Preparation and mechanism study of ZnO ammonia gas sensor based on precious metal nanoparticles (AuNPs, AgNPs) modification

A high-sensitivity NH3 sensor based on gold nanoparticles or silver nanoparticles (AuNPs or AgNPs) modified ZnO (Au/ZnO or Ag/ZnO) was synthesized using hydrothermal method and the sensing mechanism was explained by density functional theory (DFT). Experimental results indicate that AuNPs or AgNPs modification can effectively improve the sensing characteristics of the ZnO-based NH3 sensor, which is due to more hydroxyl groups, oxygen vacancies and oxygen free radicals on the surface of Au/ZnO or Ag/ZnO. The responses of AuZn2 and AgZn2 sensors to 1000 ppm NH3 at room temperature are 7321.07 and 9329.79, which are 22.48 and 28.65 times higher than that of the ZnO sensor respectively.
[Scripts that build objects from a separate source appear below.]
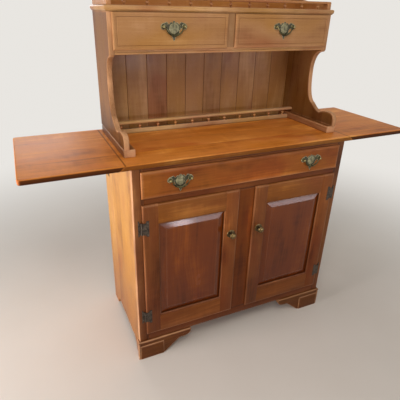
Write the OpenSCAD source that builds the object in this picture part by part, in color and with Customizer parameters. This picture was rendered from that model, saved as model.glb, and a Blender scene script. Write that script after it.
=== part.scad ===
// Drop-leaf kitchen hutch in maple. A base cabinet has one wide drawer over two panelled
// doors, its counter has a hinged leaf at each end, and an open hutch with two small
// drawers stands on it between scrolled sides.
// X runs across the front, Y from front to back, and Z is up. The origin is on the floor
// under the middle of the whole piece. Left is the side at negative X.

/* [Case] */
// Width of the case over its two side boards
case_w = 890; // [870:1:910]
// Depth from the front of the face frame to the rear edges of the sides
case_d = 435; // [425:1:455]
// Height of the counter's underside above the floor
case_h = 836; // [826:1:856]
// Thickness of the side boards, the floor, the shelf and the hutch's boards
board_t = 18; // [16:0.5:19]
// Thickness of the plywood back
ply_t = 6; // [4:0.5:8]
// Depth of the grooves in the sides that hold the floor and the shelf
housing = 6; // [3:0.5:8]
// Height of the case's lower edge, where the front feet begin
skirt_z = 92; // [86:1:98]
// Height of the shelf's upper face
shelf_z = 425; // [380:1:480]
// Setback of the shelf behind the face frame
shelf_setback = 60; // [40:1:120]

/* [Face frame] */
// Thickness of the face frame
face_t = 20; // [18:0.5:22]
// Width of each outer stile
stile_w = 37; // [35:0.5:40]
// Width of the stile between the doors
centre_w = 84; // [80:1:90]
// Height of the rail over the drawer
top_rail_h = 19; // [17:0.5:22]
// Height of the drawer opening
drawer_open_h = 81; // [76:1:90]
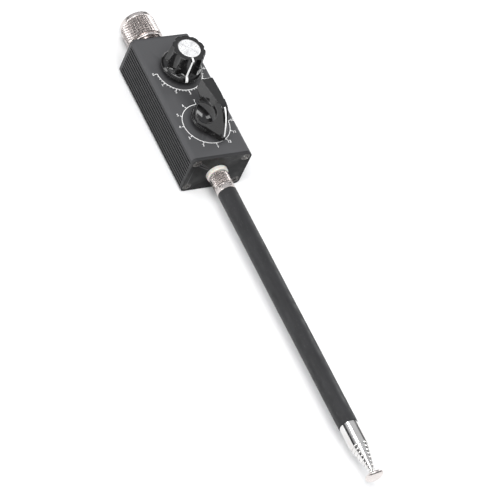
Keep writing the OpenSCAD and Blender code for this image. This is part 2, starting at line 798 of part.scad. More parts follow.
case_shell();
plug_end_plate();
whip_end_plate();
end_screws();
panel_printing();
panel_washers();
panel_nuts();
capacitor_case();
capacitor_stator();
switch_housing();
switch_wafer();
switch_contacts();
detent_spring();
circuit_board();
toroid_core();
toroid_winding();
hookup_wires();
plug_body();
plug_insulator();
plug_pin();
plug_nut();
whip_stud();
whip_insulator();
whip_inner_washer();
whip_lug();
whip_stud_nut();
tuning_knob();
tuning_insert();
tuning_set_screw();
tuning_inlay();
tuning_line();
capacitor_shaft();
capacitor_rotor();
band_knob();
band_insert();
band_set_screw();
band_line();
switch_shaft();
switch_rotor();
coupling_nut();
whip_foot();
whip_sleeve();
whip_tube();
section(1);  // section_1
section(2);  // section_2
section(3);  // section_3
section(4);  // section_4
section(5);  // section_5
section(6);  // section_6
section(7);  // section_7
section(8);  // section_8
collar(1);  // collar_1
collar(2);  // collar_2
collar(3);  // collar_3
collar(4);  // collar_4
collar(5);  // collar_5
collar(6);  // collar_6
collar(7);  // collar_7
collar(8);  // collar_8
whip_button();
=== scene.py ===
"""Looks of a pocket antenna tuner: ribbed black case, two dial knobs, UHF plug and telescopic whip."""

import json
import math

import bmesh
import bpy
import numpy as np
from mathutils import Matrix, Vector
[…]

The low detection limits of the AuZn2 and AgZn2 sensors is 0.495 ppm and 0.405 ppm. The fast response/recovery times to 15 ppm NH3 is 0.9 s / 0.9 s or 1.5 s / 0.9 s. DFT calculation results show that AuNPs or AgNPs on the ZnO surface make D-band center of ZnO moves to a higher energy level, which increases the chemical activity of AuZn2 or AgZn2, thereby improving the adsorption energy to NH3 molecule. This work provides a new idea for high-performance NH3 sensors fabrication and broadens the application field of ZnO materials.